**INFORMATION PROVIDED**

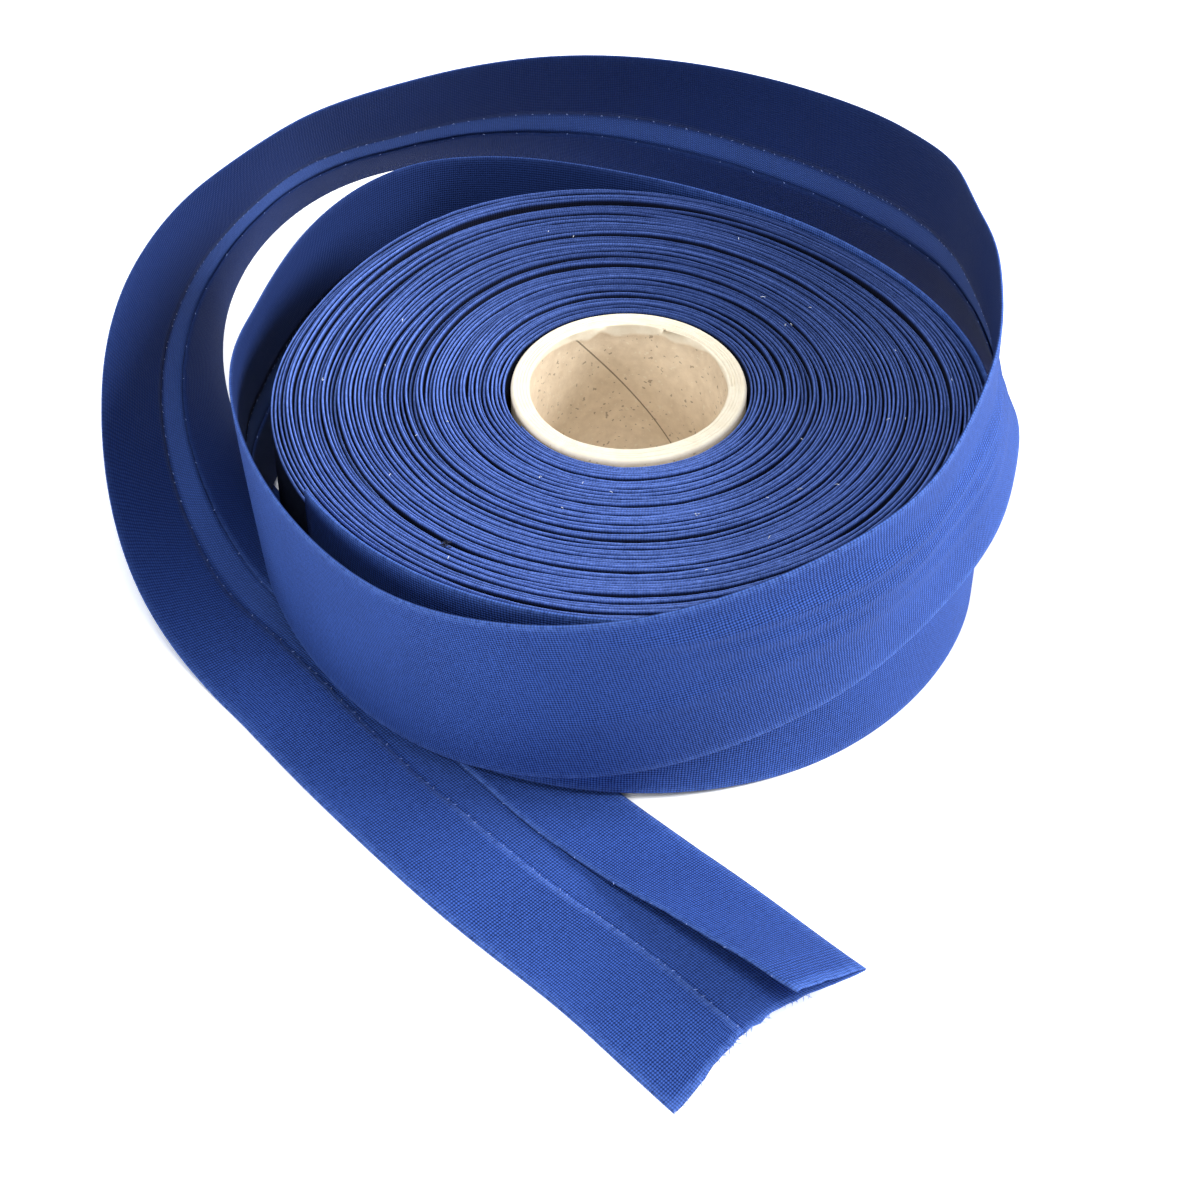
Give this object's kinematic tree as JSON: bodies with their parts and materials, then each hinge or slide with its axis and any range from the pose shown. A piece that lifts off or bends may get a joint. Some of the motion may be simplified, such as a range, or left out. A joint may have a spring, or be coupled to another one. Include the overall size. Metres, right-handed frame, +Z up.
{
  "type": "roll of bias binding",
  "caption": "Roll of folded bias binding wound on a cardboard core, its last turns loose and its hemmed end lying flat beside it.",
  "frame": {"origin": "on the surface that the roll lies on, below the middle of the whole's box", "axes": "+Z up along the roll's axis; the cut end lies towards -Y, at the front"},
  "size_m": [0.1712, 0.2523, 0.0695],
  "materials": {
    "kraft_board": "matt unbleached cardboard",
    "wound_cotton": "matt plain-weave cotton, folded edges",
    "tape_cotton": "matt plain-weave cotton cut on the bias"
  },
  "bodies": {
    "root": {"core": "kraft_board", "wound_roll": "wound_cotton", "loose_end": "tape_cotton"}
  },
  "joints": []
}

**SHORT TASK**
Copy down the material exactly as written.

**ANSWER TO THE TASK**
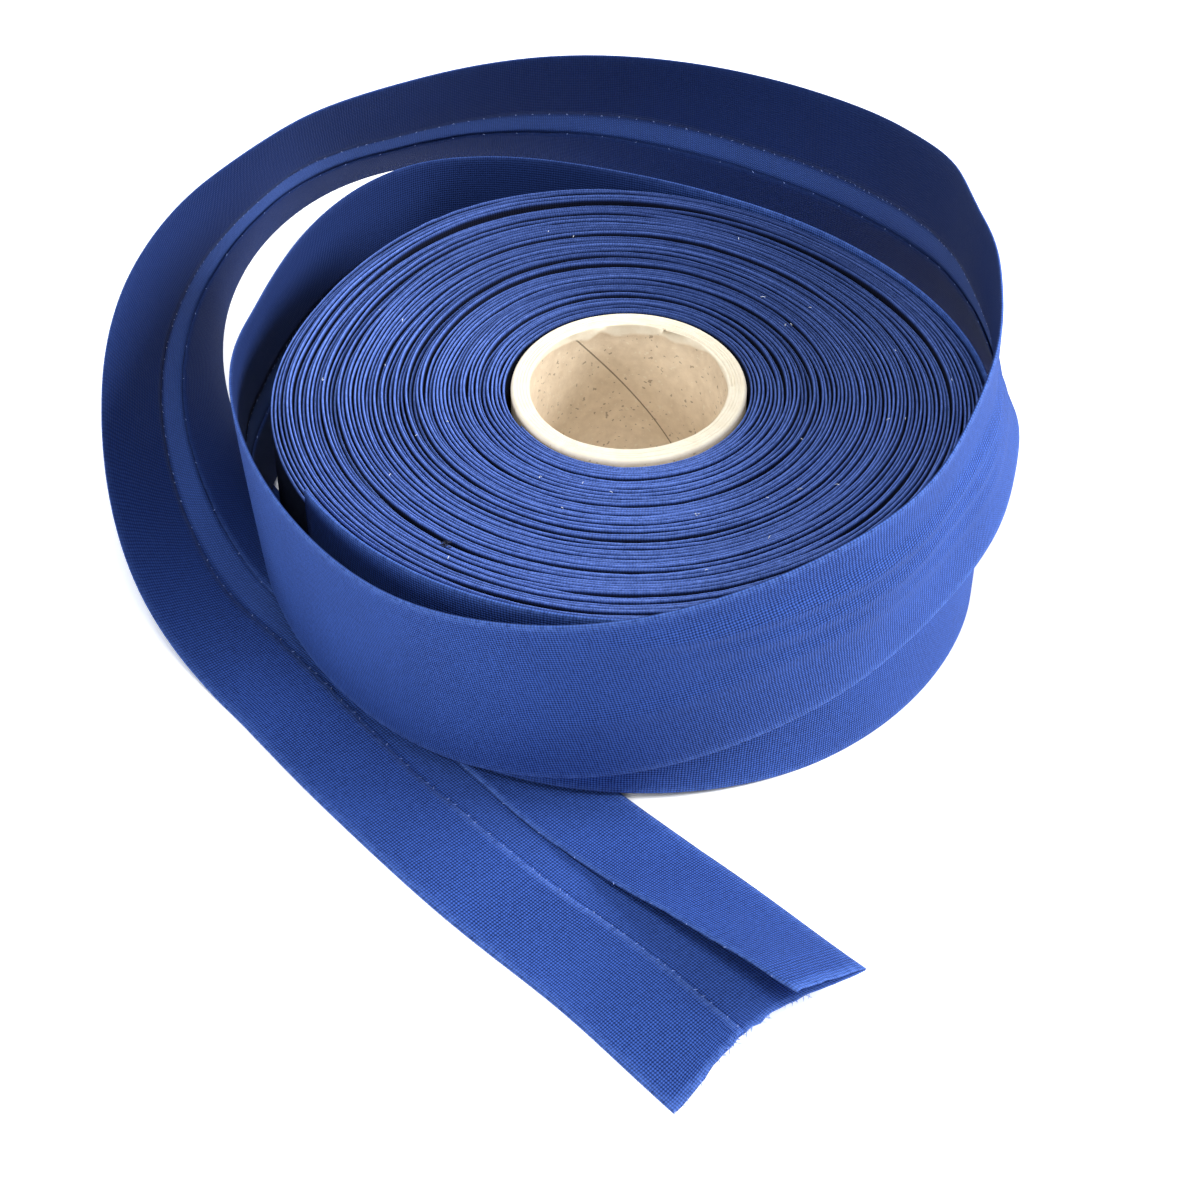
Give this object's kinematic tree as JSON: bodies with their parts and materials, then each hinge or slide with its axis and any range from the pose shown. A piece that lifts off or bends may get a joint. Some of the motion may be simplified, such as a range, or left out. A joint may have a spring, or be coupled to another one. Include the overall size. Metres, right-handed frame, +Z up.
{
  "type": "roll of bias binding",
  "caption": "Roll of folded bias binding wound on a cardboard core, its last turns loose and its hemmed end lying flat beside it.",
  "frame": {"origin": "on the surface that the roll lies on, below the middle of the whole's box", "axes": "+Z up along the roll's axis; the cut end lies towards -Y, at the front"},
  "size_m": [0.1712, 0.2523, 0.0695],
  "materials": {
    "kraft_board": "matt unbleached cardboard",
    "wound_cotton": "matt plain-weave cotton, folded edges",
    "tape_cotton": "matt plain-weave cotton cut on the bias"
  },
  "bodies": {
    "root": {"core": "kraft_board", "wound_roll": "wound_cotton", "loose_end": "tape_cotton"}
  },
  "joints": []
}